Reproduce every record below exactly as it appears.

*DATASET*:
* * *

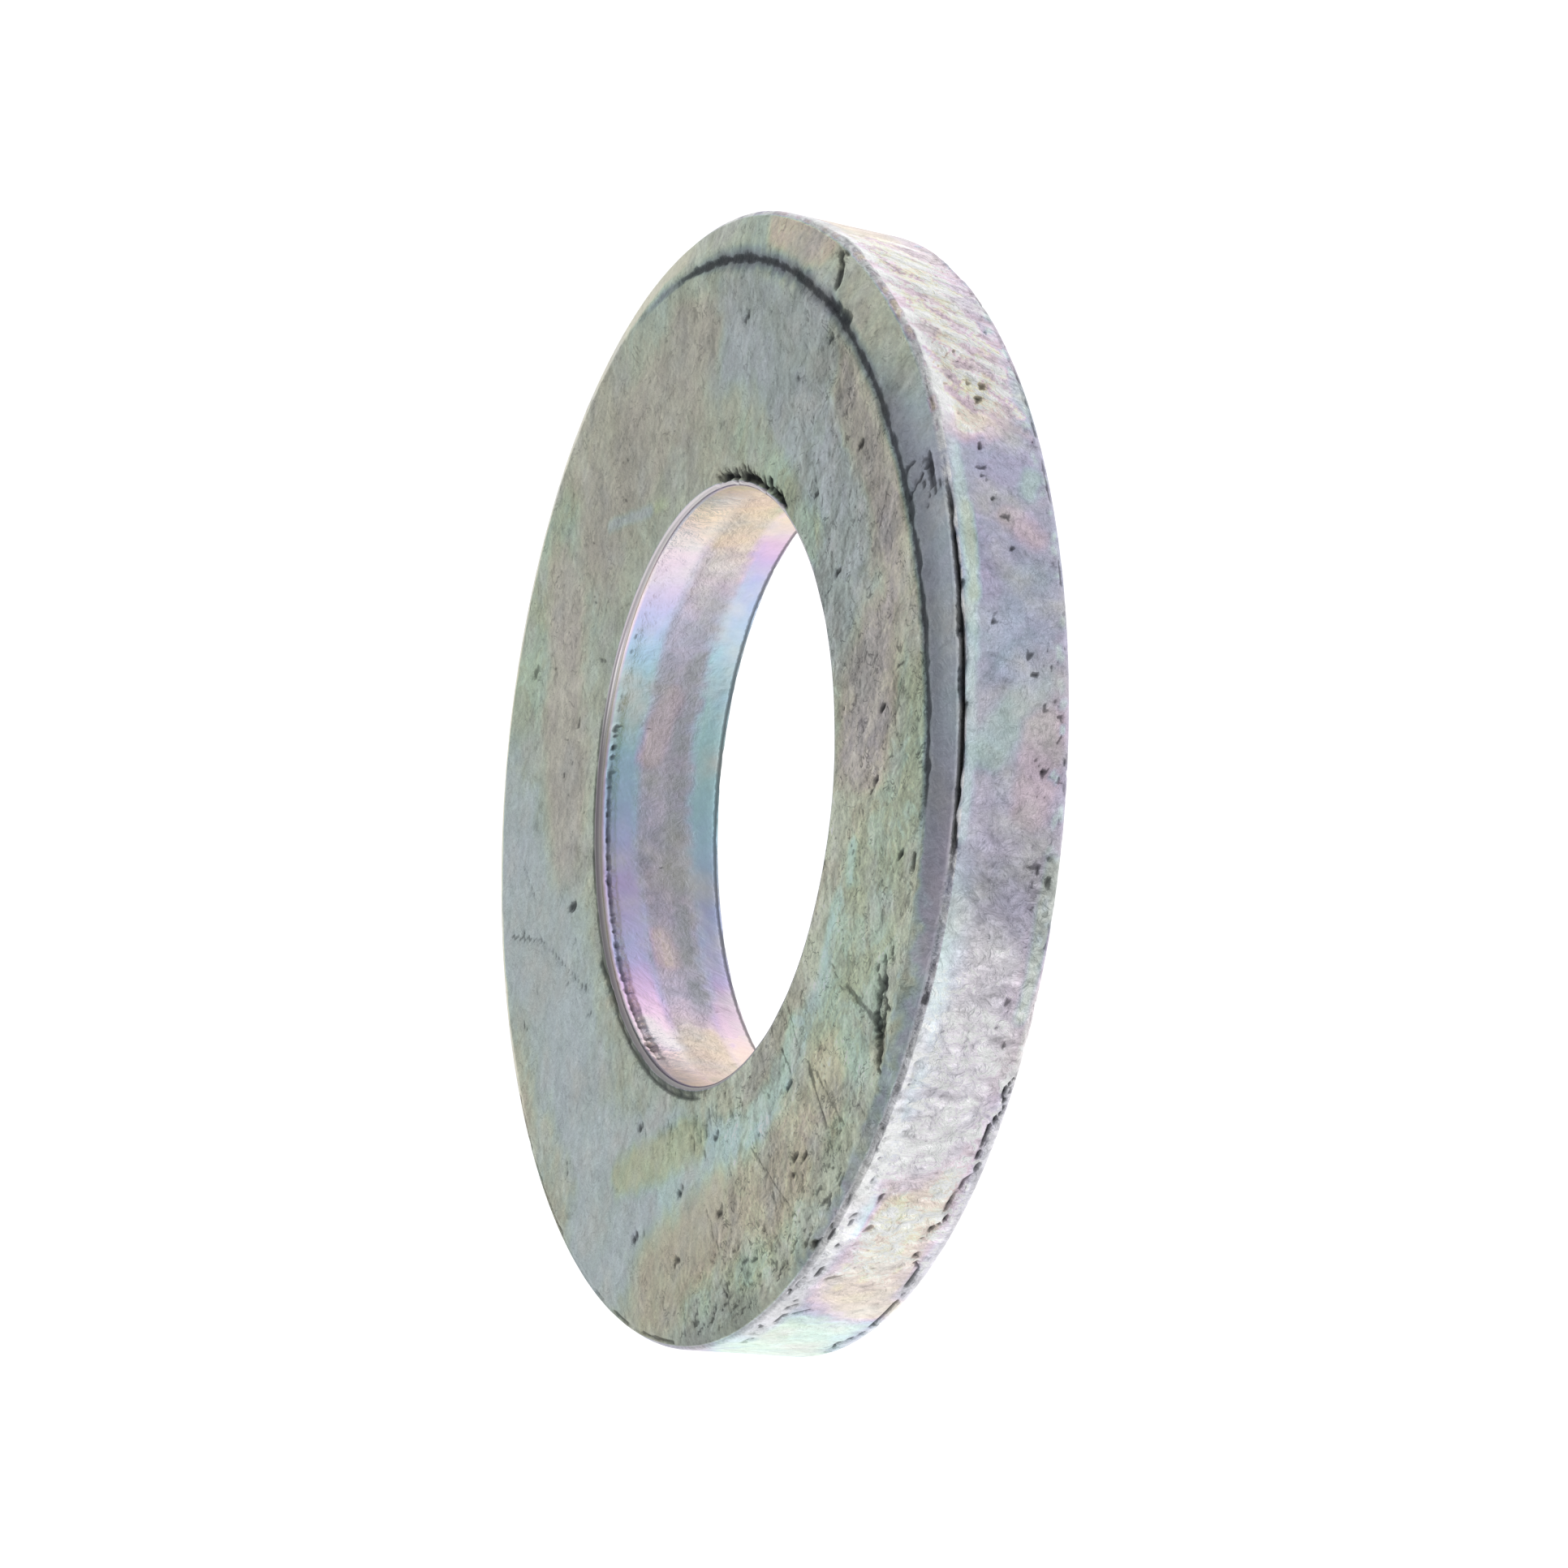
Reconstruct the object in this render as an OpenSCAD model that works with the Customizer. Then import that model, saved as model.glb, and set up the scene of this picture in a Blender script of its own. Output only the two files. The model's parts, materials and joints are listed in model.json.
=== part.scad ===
// Chamfered flat washer: one stamped steel ring, lying on its plain face with
// the chamfered face up. The origin is the centre of the plain bottom face and
// +Z is the bore's axis. The chamfer was coined off centre, so it is widest
// towards +X and runs out towards -X.

/* [Ring] */
// Outside diameter
outer_d = 12; // [11.6:0.1:12.4]
// Bore diameter, a clearance hole for an M6 screw
bore_d = 6.4; // [6.4:0.02:6.6]
// Thickness from the plain face to the chamfered face
thickness = 1.45; // [1.4:0.05:1.8]

/* [Chamfer] */
// Angle between the chamfer and the top face, in degrees
chamfer_angle = 30; // [28:1:35]
// Diameter of the circle where the chamfer meets the top face
land_d = 11.9; // [11.4:0.05:11.95]
// How far the coined circle lies off the bore's axis, towards -X
coining_offset = 0.45; // [0.1:0.05:0.5]

/* [Edges] */
// Width of the edge break where the bore meets the top face
bore_top_break = 0.08; // [0.04:0.02:0.16]
// Width of the edge break where the bore meets the bottom face
bore_bottom_break = 0.04; // [0.04:0.02:0.16]
// Radius of the rolled edge between the rim and the bottom face
rim_bottom_round = 0.08; // [0.04:0.02:0.16]

/* [Hidden] */
outer_r = outer_d / 2;
bore_r = bore_d / 2;
land_r = land_d / 2;
// Height above the top face, and reach beyond the rim, that the cutter clears
cutter_clearance = 1;
cutter_reach = outer_r - land_r + coining_offset + cutter_clearance;
$fn = 180;

// Half section of the ring before coining, drawn in radius and height
module ring_section() {
    round_centre = [outer_r - rim_bottom_round, rim_bottom_round];
    polygon([
        [bore_r + bore_bottom_break, 0],
        [round_centre[0], 0],
        [round_centre[0], rim_bottom_round],
        [outer_r, rim_bottom_round],
        [outer_r, thickness],
        [bore_r + bore_top_break, thickness],
        [bore_r, thickness - bore_top_break],
        [bore_r, bore_bottom_break]
    ]);
    intersection() {
        translate(round_centre) circle(r = rim_bottom_round, $fn = 48);
        translate([round_centre[0], 0]) square(rim_bottom_round);
    }
}

// The stamped ring, coaxial with the bore
module blank() {
    rotate_extrude() ring_section();
}

// The metal that coining displaces: all that lies above one wide cone
module chamfer_cutter() {
    slope = tan(chamfer_angle);
    rotate_extrude() polygon([
        [land_r - cutter_clearance / slope, thickness + cutter_clearance],
        [land_r + cutter_reach, thickness - cutter_reach * slope],
        [land_r + cutter_reach, thickness + cutter_clearance]
    ]);
}

module washer() {
    color([0.62, 0.64, 0.62]) difference() {
        blank();
        translate([-coining_offset, 0, 0]) chamfer_cutter();
    }
}

washer();
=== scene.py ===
"""A chamfered flat washer: bright zinc plate with a rainbow passivation.

The washer is one dense ring of rows (around) and lanes (along its section).
Its nicks, cracks and seam are real dents in that mesh. Its attributes tell the
material where the film is thick, where it is dirty or painted with light and
shade, and how rough it is.
"""
import json
import math
import bpy
import numpy as np
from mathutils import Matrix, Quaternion, Vector


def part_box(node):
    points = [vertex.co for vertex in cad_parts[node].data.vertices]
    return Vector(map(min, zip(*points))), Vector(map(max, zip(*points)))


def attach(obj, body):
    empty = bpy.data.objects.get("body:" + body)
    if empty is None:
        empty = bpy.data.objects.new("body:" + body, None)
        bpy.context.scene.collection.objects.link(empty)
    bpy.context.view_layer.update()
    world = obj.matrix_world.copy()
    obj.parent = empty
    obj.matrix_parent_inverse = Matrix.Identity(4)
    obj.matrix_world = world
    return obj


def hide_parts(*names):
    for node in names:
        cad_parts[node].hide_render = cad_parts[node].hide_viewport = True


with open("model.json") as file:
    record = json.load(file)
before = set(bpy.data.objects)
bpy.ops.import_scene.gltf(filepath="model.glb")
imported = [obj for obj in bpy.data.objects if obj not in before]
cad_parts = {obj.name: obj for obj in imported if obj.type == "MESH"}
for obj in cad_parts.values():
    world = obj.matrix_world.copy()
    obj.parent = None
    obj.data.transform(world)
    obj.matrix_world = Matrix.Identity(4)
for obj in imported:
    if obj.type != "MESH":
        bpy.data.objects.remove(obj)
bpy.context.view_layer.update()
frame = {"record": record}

# Lengths below are millimetres in the row frame, and angles are degrees from +X.
# In the comments, east is +X and north is +Y.
MM = 0.001
LOW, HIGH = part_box("washer")
MOUNTS = {m["name"]: m for m in frame["record"]["mounts"]}
OUTER_R = (HIGH.x - LOW.x) / 2 / MM
THICK = (HIGH.z - LOW.z) / MM
BORE_R = MOUNTS["bore"]["dims"]["r_mm"]

# The coined circle, whose centre lies off the bore's axis towards -X
COINED_R = OUTER_R - 0.05
COINED_OFFSET = 0.45
LEAST_CHAMFER = 0.12
# How far the chamfer's outer edge lies below the face, and how far it bulges out
EDGE_TURNS = (-180, -110, -90, -75, -60, -50, -22, -10, 3, 15, 28, 45, 60, 90, 180)
EDGE_DEPTHS = (0.03, 0.04, 0.06, 0.12, 0.18, 0.2, 0.2, 0.23, 0.28, 0.26, 0.22, 0.12, 0.08, 0.04, 0.03)
LIP_TURNS = (-180, -70, -10, 20, 35, 48, 60, 76, 90, 110, 180)
LIP_BULGES = (0, 0, 0.04, 0.08, 0.12, 0.155, 0.13, 0.07, 0.02, 0, 0)
# The rounded edge and the edge break at the two ends of the bore
BORE_LIP = 0.06
BORE_BREAK = 0.04
# The rounded edges at the two ends of the rim
BEAD_R = 0.07
BACK_ROUND = 0.08

ROWS = 720
LANES = {"land": 46, "chamfer": 14, "bead": 6, "rim": 26, "heel": 4,
         "back": 12, "break": 3, "bore": 20, "lip": 6}
FACE = ("lip", "land", "chamfer")
WALL = ("bead", "rim", "heel")
HOLE = ("break", "bore", "lip")

# How far the floor lies below the washer
FLOOR_DROP = 60
# What the camera looks at, from which side and how far off, and how it is turned
CAMERA_AIM = (0.08, 0.03, 0.64)
CAMERA_AZIMUTH = 45
CAMERA_ELEVATION = 23
CAMERA_DISTANCE = 144.2
CAMERA_ROLL = 85.4
CAMERA_LENS = 311


def mix(a, b, share):
    """a where share is 0, b where it is 1."""
    return a + (b - a) * share


def ease(low, high, value):
    """A smooth step from 0 at low to 1 at high."""
    t = np.clip((value - low) / (high - low), 0, 1)
    return t * t * (3 - 2 * t)


def within(low, high, soft, value):
    """1 between low and high, falling to 0 over soft on both sides."""
    return ease(low - soft, low + soft, value) * ease(high + soft, high - soft, value)


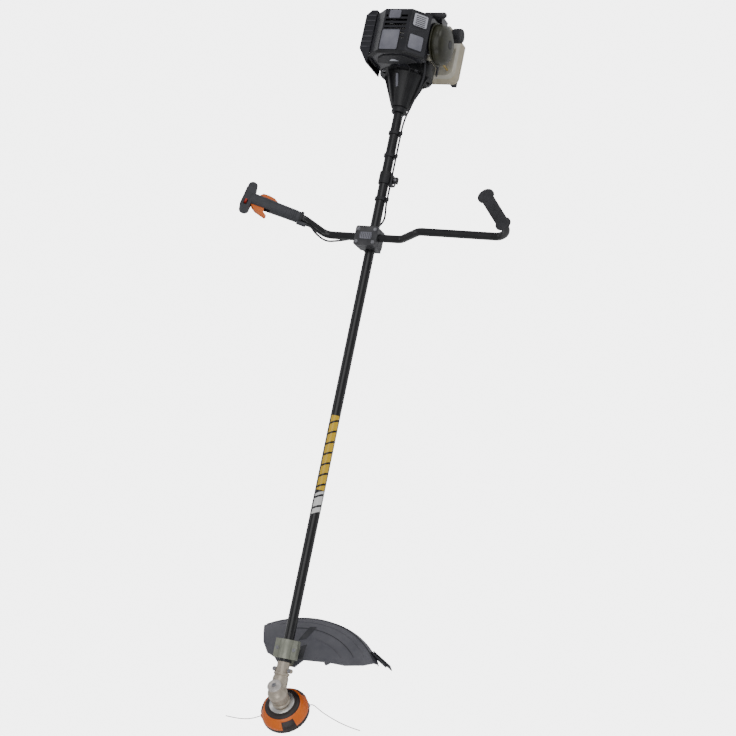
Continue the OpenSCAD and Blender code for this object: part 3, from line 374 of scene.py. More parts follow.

* * *

*ANSWER TO THIS PROBLEM*:
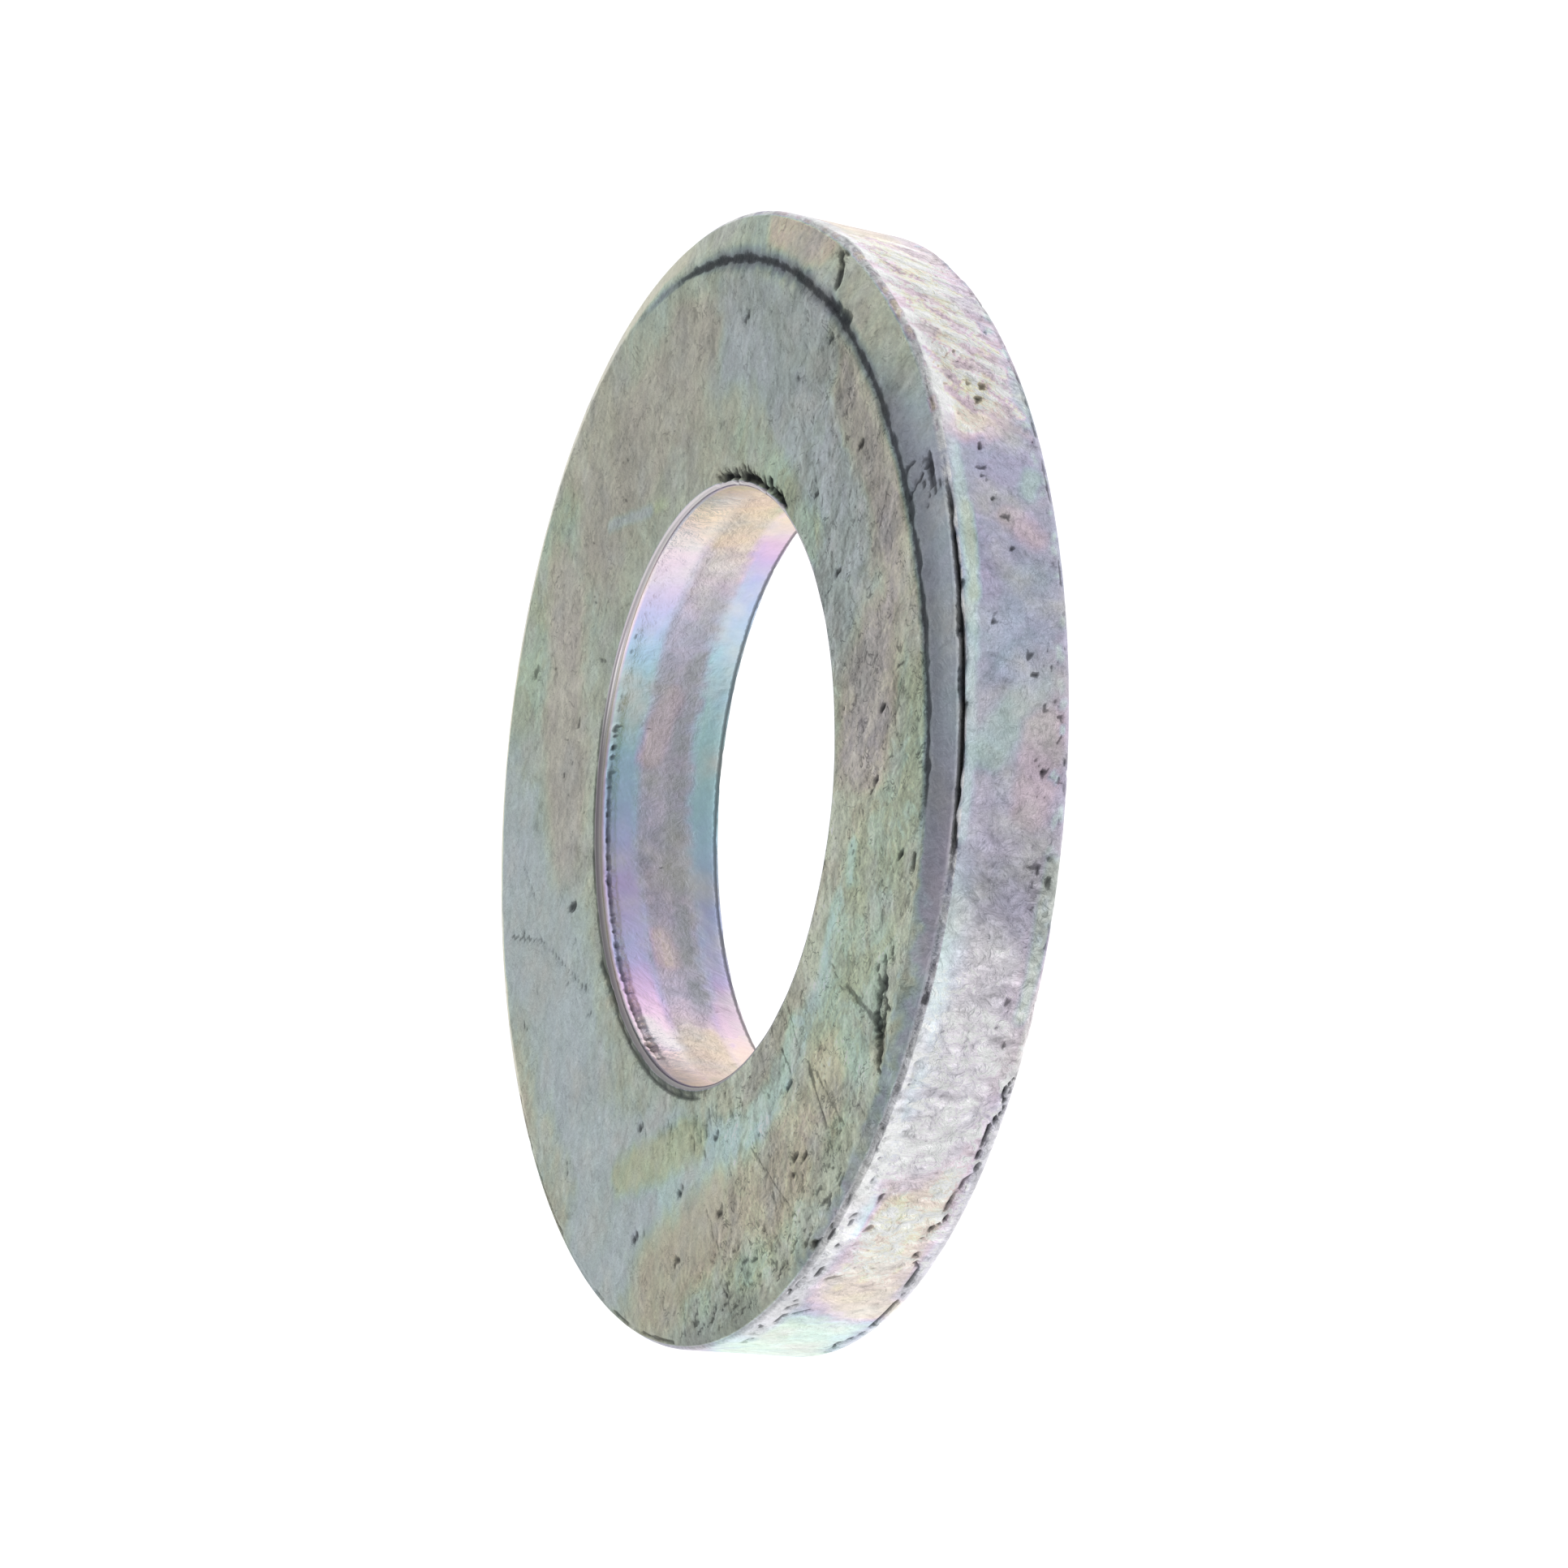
Reconstruct the object in this render as an OpenSCAD model that works with the Customizer. Then import that model, saved as model.glb, and set up the scene of this picture in a Blender script of its own. Output only the two files. The model's parts, materials and joints are listed in model.json.
=== part.scad ===
// Chamfered flat washer: one stamped steel ring, lying on its plain face with
// the chamfered face up. The origin is the centre of the plain bottom face and
// +Z is the bore's axis. The chamfer was coined off centre, so it is widest
// towards +X and runs out towards -X.

/* [Ring] */
// Outside diameter
outer_d = 12; // [11.6:0.1:12.4]
// Bore diameter, a clearance hole for an M6 screw
bore_d = 6.4; // [6.4:0.02:6.6]
// Thickness from the plain face to the chamfered face
thickness = 1.45; // [1.4:0.05:1.8]

/* [Chamfer] */
// Angle between the chamfer and the top face, in degrees
chamfer_angle = 30; // [28:1:35]
// Diameter of the circle where the chamfer meets the top face
land_d = 11.9; // [11.4:0.05:11.95]
// How far the coined circle lies off the bore's axis, towards -X
coining_offset = 0.45; // [0.1:0.05:0.5]

/* [Edges] */
// Width of the edge break where the bore meets the top face
bore_top_break = 0.08; // [0.04:0.02:0.16]
// Width of the edge break where the bore meets the bottom face
bore_bottom_break = 0.04; // [0.04:0.02:0.16]
// Radius of the rolled edge between the rim and the bottom face
rim_bottom_round = 0.08; // [0.04:0.02:0.16]

/* [Hidden] */
outer_r = outer_d / 2;
bore_r = bore_d / 2;
land_r = land_d / 2;
// Height above the top face, and reach beyond the rim, that the cutter clears
cutter_clearance = 1;
cutter_reach = outer_r - land_r + coining_offset + cutter_clearance;
$fn = 180;

// Half section of the ring before coining, drawn in radius and height
module ring_section() {
    round_centre = [outer_r - rim_bottom_round, rim_bottom_round];
    polygon([
        [bore_r + bore_bottom_break, 0],
        [round_centre[0], 0],
        [round_centre[0], rim_bottom_round],
        [outer_r, rim_bottom_round],
        [outer_r, thickness],
        [bore_r + bore_top_break, thickness],
        [bore_r, thickness - bore_top_break],
        [bore_r, bore_bottom_break]
    ]);
    intersection() {
        translate(round_centre) circle(r = rim_bottom_round, $fn = 48);
        translate([round_centre[0], 0]) square(rim_bottom_round);
    }
}

// The stamped ring, coaxial with the bore
module blank() {
    rotate_extrude() ring_section();
}

// The metal that coining displaces: all that lies above one wide cone
module chamfer_cutter() {
    slope = tan(chamfer_angle);
    rotate_extrude() polygon([
        [land_r - cutter_clearance / slope, thickness + cutter_clearance],
        [land_r + cutter_reach, thickness - cutter_reach * slope],
        [land_r + cutter_reach, thickness + cutter_clearance]
    ]);
}

module washer() {
    color([0.62, 0.64, 0.62]) difference() {
        blank();
        translate([-coining_offset, 0, 0]) chamfer_cutter();
    }
}

washer();
=== scene.py ===
"""A chamfered flat washer: bright zinc plate with a rainbow passivation.

The washer is one dense ring of rows (around) and lanes (along its section).
Its nicks, cracks and seam are real dents in that mesh. Its attributes tell the
material where the film is thick, where it is dirty or painted with light and
shade, and how rough it is.
"""
import json
import math
import bpy
import numpy as np
from mathutils import Matrix, Quaternion, Vector


def part_box(node):
    points = [vertex.co for vertex in cad_parts[node].data.vertices]
    return Vector(map(min, zip(*points))), Vector(map(max, zip(*points)))


def attach(obj, body):
    empty = bpy.data.objects.get("body:" + body)
    if empty is None:
        empty = bpy.data.objects.new("body:" + body, None)
        bpy.context.scene.collection.objects.link(empty)
    bpy.context.view_layer.update()
    world = obj.matrix_world.copy()
    obj.parent = empty
    obj.matrix_parent_inverse = Matrix.Identity(4)
    obj.matrix_world = world
    return obj


def hide_parts(*names):
    for node in names:
        cad_parts[node].hide_render = cad_parts[node].hide_viewport = True


with open("model.json") as file:
    record = json.load(file)
before = set(bpy.data.objects)
bpy.ops.import_scene.gltf(filepath="model.glb")
imported = [obj for obj in bpy.data.objects if obj not in before]
cad_parts = {obj.name: obj for obj in imported if obj.type == "MESH"}
for obj in cad_parts.values():
    world = obj.matrix_world.copy()
    obj.parent = None
    obj.data.transform(world)
    obj.matrix_world = Matrix.Identity(4)
for obj in imported:
    if obj.type != "MESH":
        bpy.data.objects.remove(obj)
bpy.context.view_layer.update()
frame = {"record": record}

# Lengths below are millimetres in the row frame, and angles are degrees from +X.
# In the comments, east is +X and north is +Y.
MM = 0.001
LOW, HIGH = part_box("washer")
MOUNTS = {m["name"]: m for m in frame["record"]["mounts"]}
OUTER_R = (HIGH.x - LOW.x) / 2 / MM
THICK = (HIGH.z - LOW.z) / MM
BORE_R = MOUNTS["bore"]["dims"]["r_mm"]

# The coined circle, whose centre lies off the bore's axis towards -X
COINED_R = OUTER_R - 0.05
COINED_OFFSET = 0.45
LEAST_CHAMFER = 0.12
# How far the chamfer's outer edge lies below the face, and how far it bulges out
EDGE_TURNS = (-180, -110, -90, -75, -60, -50, -22, -10, 3, 15, 28, 45, 60, 90, 180)
EDGE_DEPTHS = (0.03, 0.04, 0.06, 0.12, 0.18, 0.2, 0.2, 0.23, 0.28, 0.26, 0.22, 0.12, 0.08, 0.04, 0.03)
LIP_TURNS = (-180, -70, -10, 20, 35, 48, 60, 76, 90, 110, 180)
LIP_BULGES = (0, 0, 0.04, 0.08, 0.12, 0.155, 0.13, 0.07, 0.02, 0, 0)
# The rounded edge and the edge break at the two ends of the bore
BORE_LIP = 0.06
BORE_BREAK = 0.04
# The rounded edges at the two ends of the rim
BEAD_R = 0.07
BACK_ROUND = 0.08

ROWS = 720
LANES = {"land": 46, "chamfer": 14, "bead": 6, "rim": 26, "heel": 4,
         "back": 12, "break": 3, "bore": 20, "lip": 6}
FACE = ("lip", "land", "chamfer")
WALL = ("bead", "rim", "heel")
HOLE = ("break", "bore", "lip")

# How far the floor lies below the washer
FLOOR_DROP = 60
# What the camera looks at, from which side and how far off, and how it is turned
CAMERA_AIM = (0.08, 0.03, 0.64)
CAMERA_AZIMUTH = 45
CAMERA_ELEVATION = 23
CAMERA_DISTANCE = 144.2
CAMERA_ROLL = 85.4
CAMERA_LENS = 311


def mix(a, b, share):
    """a where share is 0, b where it is 1."""
    return a + (b - a) * share


def ease(low, high, value):
    """A smooth step from 0 at low to 1 at high."""
    t = np.clip((value - low) / (high - low), 0, 1)
    return t * t * (3 - 2 * t)


def within(low, high, soft, value):
    """1 between low and high, falling to 0 over soft on both sides."""
    return ease(low - soft, low + soft, value) * ease(high + soft, high - soft, value)


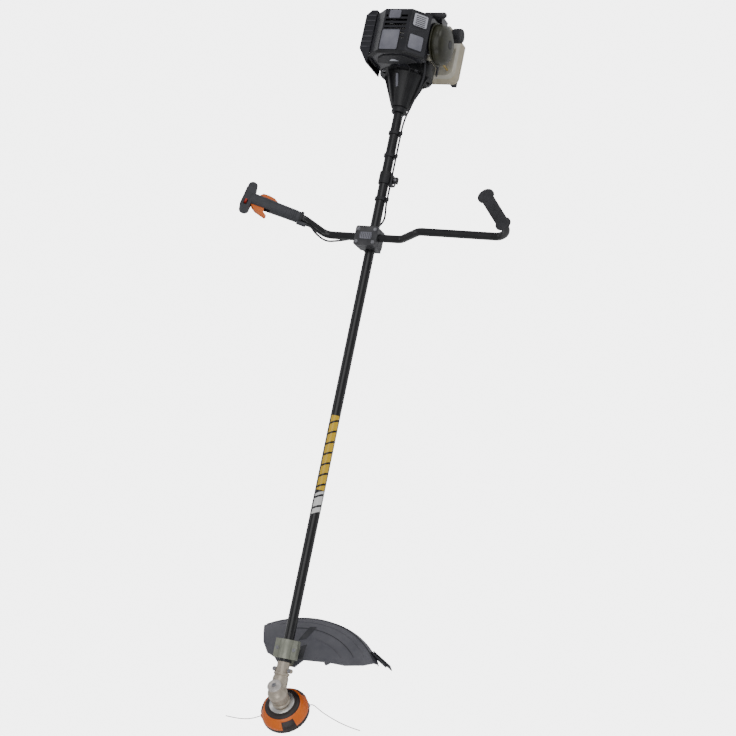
Continue the OpenSCAD and Blender code for this object: part 3, from line 374 of scene.py. More parts follow.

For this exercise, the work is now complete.